None of this can happen, Envio insists, without institutionality, a word it describes as “a fashionable new nation-building term that encompasses structures, laws, norms and other necessary instruments, as well as attitudes or culture.”

Institutionality is largely lacking in all of Central America. But the problem is aggravated in Nicaragua by a government largely imposed on it by the United States by means of the contra war. It is a government of the rich that is determined to make the poor pay a price for their attempt to have a voice in their own destiny. It is a government that refused to declare a national emergency that would have triggered vast immediate relief from international agencies, arguing that this would harm its credit with the International Monetary Fund and the World Bank.

This government has now drafted a reconstruction project estimated to cost $1.5 billion, most of it to modernize the country’s road and energy infrastructure. The Sandinista party, the main opposition, approves. Like the construction after the 1972 earthquake, which mostly benefited Anastasio Somoza and his cronies, the project would bring enormous wealth to businessmen allied to both parties.

This is not a national project, Envio warns. It is naked opportunism. “The government has no program, or perhaps does not even want one, to rehabilitate the peasant economy. It is rather using the human and ecological tragedy of Mitch to consolidate a project for the country that is not a national project for the simple reason that it continues to exclude the peasantry.”

Some 320 nongovernmental organizations and similar groups that have come together in the Emergency Relief and Reconstruction Coalition have a very different vision, one that puts bones and flesh on the Catholic Relief Services’ commitment to the need for justice in reconstruction. They give priority to preventive and curative health, education, nutrition, housing, the environment, credit, agriculture and forestry, community development, women’s empowerment, microbusinesses and cooperatives.

“We do not want to build the ‘same’ country,” the coalition said in a statement submitted to officials from 30 countries and 20 multinational financial agencies who met in Washington Dec. 10 and 11, 1998. “We want a reconstruction model that, rather than returning us to pre-hurricane ‘normality,’ is self-supporting and human, one that enables us to eradicate both extreme poverty and extreme wealth, that works to overcome the great inequalities in possessions, knowledge and power among Nicaraguans. Mitch has reminded us that our ‘development’ is increasingly less sustainable and more inhuman.”

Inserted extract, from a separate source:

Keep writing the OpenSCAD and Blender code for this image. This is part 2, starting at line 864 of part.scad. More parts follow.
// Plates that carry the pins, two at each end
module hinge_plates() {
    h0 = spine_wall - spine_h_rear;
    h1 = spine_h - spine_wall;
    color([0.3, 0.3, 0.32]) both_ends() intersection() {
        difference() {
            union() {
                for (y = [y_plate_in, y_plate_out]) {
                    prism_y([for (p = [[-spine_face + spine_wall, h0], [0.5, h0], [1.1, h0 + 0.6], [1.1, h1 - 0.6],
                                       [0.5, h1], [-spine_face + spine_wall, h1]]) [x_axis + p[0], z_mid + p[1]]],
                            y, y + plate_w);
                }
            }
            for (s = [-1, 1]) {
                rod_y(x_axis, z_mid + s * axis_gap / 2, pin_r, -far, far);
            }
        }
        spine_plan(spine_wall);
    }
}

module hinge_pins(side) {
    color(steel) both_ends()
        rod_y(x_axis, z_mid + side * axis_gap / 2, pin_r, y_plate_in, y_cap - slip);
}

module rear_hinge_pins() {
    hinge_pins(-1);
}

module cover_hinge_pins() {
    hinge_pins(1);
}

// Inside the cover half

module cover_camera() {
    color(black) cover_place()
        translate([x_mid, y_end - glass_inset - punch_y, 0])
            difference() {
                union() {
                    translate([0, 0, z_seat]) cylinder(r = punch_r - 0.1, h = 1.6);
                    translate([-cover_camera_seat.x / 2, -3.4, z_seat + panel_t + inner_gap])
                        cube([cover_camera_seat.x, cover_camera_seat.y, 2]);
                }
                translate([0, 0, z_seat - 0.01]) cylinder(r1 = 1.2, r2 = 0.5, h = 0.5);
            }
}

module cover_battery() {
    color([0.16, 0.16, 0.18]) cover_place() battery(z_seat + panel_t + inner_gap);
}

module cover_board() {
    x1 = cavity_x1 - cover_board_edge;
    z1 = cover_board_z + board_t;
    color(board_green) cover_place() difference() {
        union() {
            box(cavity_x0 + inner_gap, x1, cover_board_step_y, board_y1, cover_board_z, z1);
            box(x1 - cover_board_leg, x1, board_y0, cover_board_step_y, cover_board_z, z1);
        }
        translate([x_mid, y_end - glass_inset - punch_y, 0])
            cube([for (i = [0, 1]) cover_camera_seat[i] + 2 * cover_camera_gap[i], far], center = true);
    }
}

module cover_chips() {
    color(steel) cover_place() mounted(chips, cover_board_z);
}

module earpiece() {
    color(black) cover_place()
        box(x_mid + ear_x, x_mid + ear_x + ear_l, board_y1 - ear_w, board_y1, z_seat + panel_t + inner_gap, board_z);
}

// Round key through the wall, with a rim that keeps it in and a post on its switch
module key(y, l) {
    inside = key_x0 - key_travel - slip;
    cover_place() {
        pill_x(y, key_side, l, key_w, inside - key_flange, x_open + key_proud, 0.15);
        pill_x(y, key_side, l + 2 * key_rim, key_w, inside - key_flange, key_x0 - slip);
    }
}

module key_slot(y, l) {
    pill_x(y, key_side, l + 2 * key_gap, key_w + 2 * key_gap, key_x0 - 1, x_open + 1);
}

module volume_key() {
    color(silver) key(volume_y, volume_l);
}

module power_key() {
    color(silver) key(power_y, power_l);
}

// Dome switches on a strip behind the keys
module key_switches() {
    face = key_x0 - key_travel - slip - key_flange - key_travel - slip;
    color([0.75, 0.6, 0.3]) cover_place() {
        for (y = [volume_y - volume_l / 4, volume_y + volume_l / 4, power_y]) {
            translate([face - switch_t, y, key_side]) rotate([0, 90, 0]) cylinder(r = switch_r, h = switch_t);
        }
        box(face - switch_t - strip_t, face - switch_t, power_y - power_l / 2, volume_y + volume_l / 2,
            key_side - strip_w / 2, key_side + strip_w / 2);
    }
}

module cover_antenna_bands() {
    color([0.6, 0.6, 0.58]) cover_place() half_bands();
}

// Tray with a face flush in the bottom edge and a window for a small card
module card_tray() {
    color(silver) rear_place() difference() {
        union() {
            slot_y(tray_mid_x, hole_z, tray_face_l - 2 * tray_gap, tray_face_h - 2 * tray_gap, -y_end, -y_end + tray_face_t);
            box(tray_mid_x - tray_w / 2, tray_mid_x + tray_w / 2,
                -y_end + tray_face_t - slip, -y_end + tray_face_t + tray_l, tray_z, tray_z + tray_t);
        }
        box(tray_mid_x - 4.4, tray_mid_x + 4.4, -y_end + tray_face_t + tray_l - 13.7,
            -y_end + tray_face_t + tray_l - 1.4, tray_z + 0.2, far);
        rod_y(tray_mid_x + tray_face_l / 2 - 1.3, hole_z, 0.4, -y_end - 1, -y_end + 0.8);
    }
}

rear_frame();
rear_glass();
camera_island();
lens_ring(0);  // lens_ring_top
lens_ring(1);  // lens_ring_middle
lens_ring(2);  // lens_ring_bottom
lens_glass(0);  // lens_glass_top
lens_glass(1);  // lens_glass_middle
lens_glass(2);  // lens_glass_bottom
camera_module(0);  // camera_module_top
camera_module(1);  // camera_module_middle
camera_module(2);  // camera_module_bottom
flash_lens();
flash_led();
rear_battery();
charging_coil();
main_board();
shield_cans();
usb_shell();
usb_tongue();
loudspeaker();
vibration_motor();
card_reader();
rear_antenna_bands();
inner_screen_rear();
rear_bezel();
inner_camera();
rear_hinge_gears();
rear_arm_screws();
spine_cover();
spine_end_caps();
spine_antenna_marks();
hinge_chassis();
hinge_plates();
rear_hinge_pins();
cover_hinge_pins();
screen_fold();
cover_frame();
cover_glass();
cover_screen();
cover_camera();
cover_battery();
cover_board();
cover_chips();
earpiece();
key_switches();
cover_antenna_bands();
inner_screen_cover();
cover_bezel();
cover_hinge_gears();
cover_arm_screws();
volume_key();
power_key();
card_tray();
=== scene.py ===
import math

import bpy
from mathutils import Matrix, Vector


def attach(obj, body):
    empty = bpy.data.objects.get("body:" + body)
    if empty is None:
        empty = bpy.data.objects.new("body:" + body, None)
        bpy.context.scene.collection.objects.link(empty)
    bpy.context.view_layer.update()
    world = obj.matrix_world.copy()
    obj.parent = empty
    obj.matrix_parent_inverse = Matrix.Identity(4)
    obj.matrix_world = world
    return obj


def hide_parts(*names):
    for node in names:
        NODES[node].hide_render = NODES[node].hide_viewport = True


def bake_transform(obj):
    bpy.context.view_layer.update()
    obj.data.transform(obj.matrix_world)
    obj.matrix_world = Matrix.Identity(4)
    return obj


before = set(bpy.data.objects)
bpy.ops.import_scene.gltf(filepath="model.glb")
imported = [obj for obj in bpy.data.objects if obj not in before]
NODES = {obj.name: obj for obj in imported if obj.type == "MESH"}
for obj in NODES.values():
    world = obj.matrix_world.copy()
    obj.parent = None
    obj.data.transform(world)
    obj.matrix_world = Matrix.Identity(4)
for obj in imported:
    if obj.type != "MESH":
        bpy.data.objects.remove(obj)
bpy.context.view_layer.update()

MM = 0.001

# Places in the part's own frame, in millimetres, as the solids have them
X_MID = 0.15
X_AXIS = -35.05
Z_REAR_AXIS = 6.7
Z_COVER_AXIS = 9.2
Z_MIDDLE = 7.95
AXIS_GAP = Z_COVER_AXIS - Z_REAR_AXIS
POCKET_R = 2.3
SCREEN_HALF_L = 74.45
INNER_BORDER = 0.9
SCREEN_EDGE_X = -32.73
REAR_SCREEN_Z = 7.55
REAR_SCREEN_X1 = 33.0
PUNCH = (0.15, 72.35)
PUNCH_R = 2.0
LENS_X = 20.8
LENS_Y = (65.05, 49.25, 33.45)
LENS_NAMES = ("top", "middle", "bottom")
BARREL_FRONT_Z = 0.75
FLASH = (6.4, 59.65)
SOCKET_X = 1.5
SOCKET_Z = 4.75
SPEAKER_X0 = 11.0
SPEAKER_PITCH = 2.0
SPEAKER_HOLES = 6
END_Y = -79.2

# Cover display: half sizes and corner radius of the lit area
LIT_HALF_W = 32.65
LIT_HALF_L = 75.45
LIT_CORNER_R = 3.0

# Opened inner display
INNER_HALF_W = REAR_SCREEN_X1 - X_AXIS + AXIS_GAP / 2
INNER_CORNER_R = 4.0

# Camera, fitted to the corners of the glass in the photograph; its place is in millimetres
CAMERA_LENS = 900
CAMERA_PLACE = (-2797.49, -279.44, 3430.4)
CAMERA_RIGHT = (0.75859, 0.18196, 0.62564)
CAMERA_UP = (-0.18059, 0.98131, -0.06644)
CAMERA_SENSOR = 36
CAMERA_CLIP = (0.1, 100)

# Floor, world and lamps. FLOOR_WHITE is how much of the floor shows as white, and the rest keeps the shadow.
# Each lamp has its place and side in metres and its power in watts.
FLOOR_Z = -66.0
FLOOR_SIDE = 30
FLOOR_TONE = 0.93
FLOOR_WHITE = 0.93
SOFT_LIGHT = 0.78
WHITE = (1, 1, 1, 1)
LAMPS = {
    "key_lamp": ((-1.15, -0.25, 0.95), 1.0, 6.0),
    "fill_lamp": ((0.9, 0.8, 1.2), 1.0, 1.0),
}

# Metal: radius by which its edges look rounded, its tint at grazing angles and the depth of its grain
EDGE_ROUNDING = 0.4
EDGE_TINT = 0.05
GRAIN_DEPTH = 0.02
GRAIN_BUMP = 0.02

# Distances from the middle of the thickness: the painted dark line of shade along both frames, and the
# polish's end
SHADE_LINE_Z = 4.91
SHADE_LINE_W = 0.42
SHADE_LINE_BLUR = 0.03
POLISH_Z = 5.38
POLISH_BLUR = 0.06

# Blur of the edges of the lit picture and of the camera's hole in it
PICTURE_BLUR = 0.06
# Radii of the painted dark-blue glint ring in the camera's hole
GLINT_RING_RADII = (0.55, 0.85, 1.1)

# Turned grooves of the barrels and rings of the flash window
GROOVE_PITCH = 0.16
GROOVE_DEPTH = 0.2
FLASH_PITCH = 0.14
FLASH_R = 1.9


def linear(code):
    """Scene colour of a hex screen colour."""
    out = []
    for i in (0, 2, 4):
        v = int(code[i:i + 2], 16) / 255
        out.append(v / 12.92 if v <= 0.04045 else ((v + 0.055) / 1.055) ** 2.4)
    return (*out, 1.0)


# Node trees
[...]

‘The clamor of the victims’

Similar dangers and challenges are present in Honduras. According to Fr. Ismael Moreno, a Jesuit who coordinates an emergency committee in El Progreso, President Carlos Flores and his wife appear on TV as doing everything for the victims, while “authoritarianism and the manmade institutions have grown expert in trafficking with the clamor of the victims.” The danger, he fears, is that international aid will perpetuate the arbitrary use of public institutions and narrow democratic spaces.

Candelario Reyes, coordinator of a cultural center in Eastern Honduras, made similar comments on behalf of eight nongovernmental organizations, six weeks after Mitch. Thanks to bureaucratic laziness, political trickery and governmental apathy, he said, aid is not going where it is needed and much rots in storehouses. Land reform is urgent, he added, because 83 percent of the national territory is suited only to forestry, and all good agricultural land is held by transnationals or big landlords.

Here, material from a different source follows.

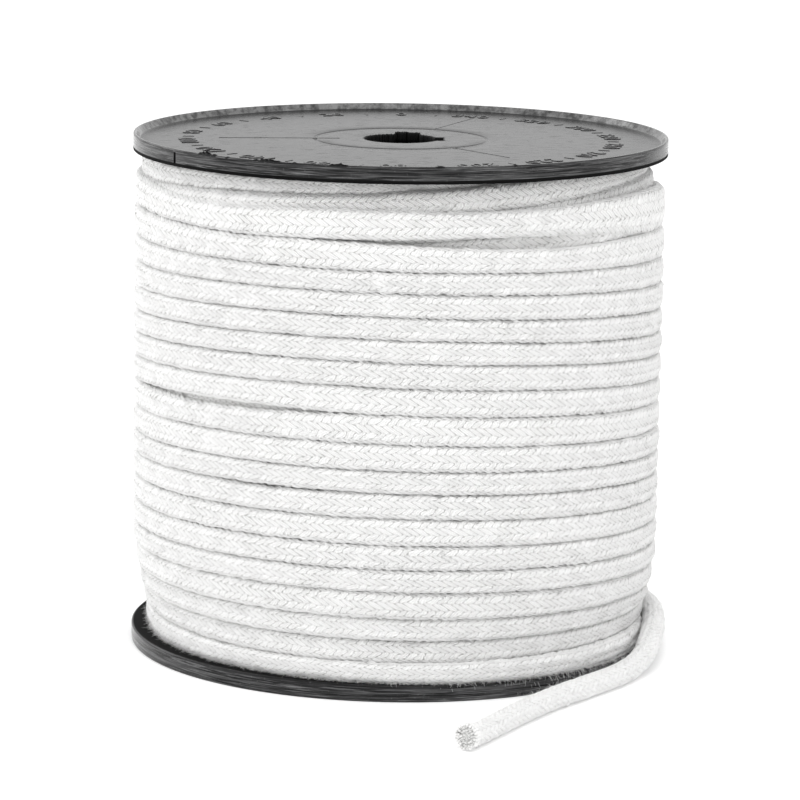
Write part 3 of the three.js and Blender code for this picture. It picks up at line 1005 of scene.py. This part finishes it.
def black_plastic():
    material, tree, shader = new_material("reel_plastic_black", (0.010, 0.010, 0.0105), 0.3, specular=0.20)
    _, place = flat_place(tree)
    lip_start, lip_end, hole_start = run[LIP[0]], run[LIP[1]], len(OUTLINE)
    on_lip = ramp(place, lip_start - 0.1 * MM, lip_start + 0.1 * MM)
    on_lip = on_lip - ramp(place, lip_end - 0.3 * MM, lip_end)
    on_rim = ramp(place, run[4], run[7]) - ramp(place, lip_start, lip_start + 0.1 * MM)
    in_hole = ramp(place, run[hole_start], run[hole_start + 2])
    # painted shade: faces moved off the outline, in the slot and on the burrs, lose the wear colour and the
    # lip's grey, as the hole does
    hole_and_painted_shade = in_hole + ramp(place * -1.0, 1.0 * MM, 3.0 * MM)
    inner_side = 1.0 - ramp(place, run[3], run[5])
    streaks = ramp(turned_noise(place, 110.0, 5200.0), 0.48, 0.66)
    bands = ramp(turned_noise(place, 30.0, 1500.0), 0.44, 0.64)
    smears = ramp(turned_noise(place, 22.0, 260.0), 0.55, 0.68)
    scratches = ramp(noise(tree, 240.0, 6.0, 0.75, (1.0, 2.0, 1.0)), 0.50, 0.68)
    specks = ramp(noise(tree, 1500.0, 1.0, 0.5), 0.68, 0.76)
    lip_scuffs_and_reflection = ramp(noise(tree, 420.0, 5.0, 0.7), 0.36, 0.64)
    rubbed = streaks * 0.62 + bands * 0.30 + smears * streaks
    wear = (rubbed * (on_rim * 0.85 + 0.15) + specks * 0.3) * (1.0 - hole_and_painted_shade)
    wear = calc("MINIMUM", wear, 1.0)
    colour = blend_colours(wear, (0.002, 0.002, 0.0022), (0.14, 0.14, 0.142))
    # painted reflection: the lip is painted pale grey, patchy with scuffs, for the bright room that it
    # mirrors
    colour = blend_colours(on_lip * (lip_scuffs_and_reflection * 0.75 + 0.25), colour, (0.20, 0.20, 0.20))
    feed(shader.inputs["Base Color"], colour)
    dull = (scratches + wear) * 0.10 + 0.22 - (on_lip + on_rim) * 0.14 + (hole_and_painted_shade + inner_side) * 0.4
    feed(shader.inputs["Roughness"], dull)
    grooves = (streaks + bands) * (on_rim * -0.5)
    bump(shader, noise(tree, 180.0, 4.0, 0.6) * 0.6 + grooves, 0.00010, 0.5)
    return material


def matt_plastic(name, grey, roughness, specular, grain, dark, light):
    material, tree, shader = new_material(name, (grey,) * 3, roughness, specular)
    grain = noise(tree, *grain)
    feed(shader.inputs["Base Color"], blend_colours(grain, (dark,) * 3, (light,) * 3))
    bump(shader, grain, 0.0001, 0.5)
    return material


dress(black_plastic(), *flange_pieces, face_marks)
# painted shade: a near-black, matt copy of the plastic for the shaded inner sides and the rim's foot
dress(matt_plastic("reel_plastic_painted_shade", 0.002, 0.75, 0.06, (500.0, 5.0, 0.7), 0.001, 0.006), *flange_pieces)
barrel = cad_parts["barrel"]
barrel.data.materials.clear()
dress(matt_plastic("barrel_plastic", 0.006, 0.6, 0.3, (300.0, 4.0, 0.6), 0.004, 0.012), barrel)
print("plastic on", len(flange_pieces) + 2, "pieces")

# %% [markdown]
# ## The floor and the light
# The reel stands on a white table that glows faintly from below, in a white room: the usual way to take
# a pale product without hard shadows. The cord stays bright to its edges, and only the grooves are shaded.
# A soft light from above draws out the stitches, one from behind on the left makes the lip shine, and a weak
# one from the left lights the face.

# %% Floor
floor_points = np.array([(-3, -3, 0), (3, -3, 0), (3, 3, 0), (-3, 3, 0)], float)
floor = add_mesh("floor", floor_points, np.array([[0, 1, 2, 3]]))
floor_material, tree, shader = new_material("floor_white", (0.86, 0.86, 0.86), 0.85)
shader.inputs["Emission Color"].default_value = (1.0, 1.0, 1.0, 1.0)
shader.inputs["Emission Strength"].default_value = 0.2
dress(floor_material, floor)

# %% Light
REEL_MIDDLE = Vector((0, 0, 0.065))
world = bpy.data.worlds.new("white_room")
bpy.context.scene.world = world
world.use_nodes = True
world.node_tree.nodes["Background"].inputs["Color"].default_value = (1.0, 1.0, 1.0, 1.0)
world.node_tree.nodes["Background"].inputs["Strength"].default_value = 1.0


def soft_light(name, place, size, watts):
    data = bpy.data.lights.new(name, "AREA")
    data.shape = "RECTANGLE"
    data.size = data.size_y = size
    data.energy = watts
    light = put_in_scene(name, data)
    light.location = place
    light.rotation_mode = "QUATERNION"
    light.rotation_quaternion = (REEL_MIDDLE - Vector(place)).to_track_quat("-Z", "Y")


soft_light("light_above", (0.12, -0.50, 1.05), 0.7, 4.2)
soft_light("light_back_left", (-1.2, 0.8, 0.75), 0.8, 6.0)
soft_light("light_left", (-1.1, -0.25, 0.45), 0.8, 1.6)
bpy.context.scene.view_settings.view_transform = "Standard"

Many nongovernmental organizations, including the Christian Commission for Development, a coalition of Protestant agencies, have called for the same priorities. A commission program to improve the status of women incorporates creative ideas. One is to set up a solidarity network with units of four neighbors. While three would go out to work, the fourth would care for all the children, with the commission providing her with food. Another proposal is for women to be paid the same wages for housework as men receive in publicly financed emergency rebuilding work, 30 lempiras ($2.15) a day.

Local initiatives

The attempt to create something new is being led by small local initiatives supported by international nongovernmental organizations, initiatives like the Caritas project. In Honduras, for example, another project would build 600 homes in Tegucigalpa and 200 in Choluteca, to cost $2,250 each and to be completed in 60 days. People themselves provide all labor, with technical oversight, every 25 neighboring families working as a team. Construction is reinforced concrete, a concrete floor, electricity and a dry latrine. Unemployed people get the materials free. Others repay according to ability over six years.

Will Hurricane Mitch prove a blessing in disguise or yet another curse for Central America? The choices made by the international community and the national governments will determine the answer. If aid and debt relief become subject to the existing “structural adjustment” conditions and are diverted to programs that benefit only those who are already wealthy, the people of Central America will end up with more unemployment, lower wages, declining food production and further polarization of society.

The other option has already been set out by the nongovernmental organizations and private aid agencies, most of them church-related. They add one condition. All funds and resources received by nongovernmental organizations, unions and other agencies must be subject to independent financial audit and accounting, and to sampling of recipients to evaluate suitability. Funds provided to governments should similarly be reviewed by a monitoring commission with representatives of nongovernmental organizations, municipalities, churches and international cooperating agencies. The history of misappropriation of aid demands no less.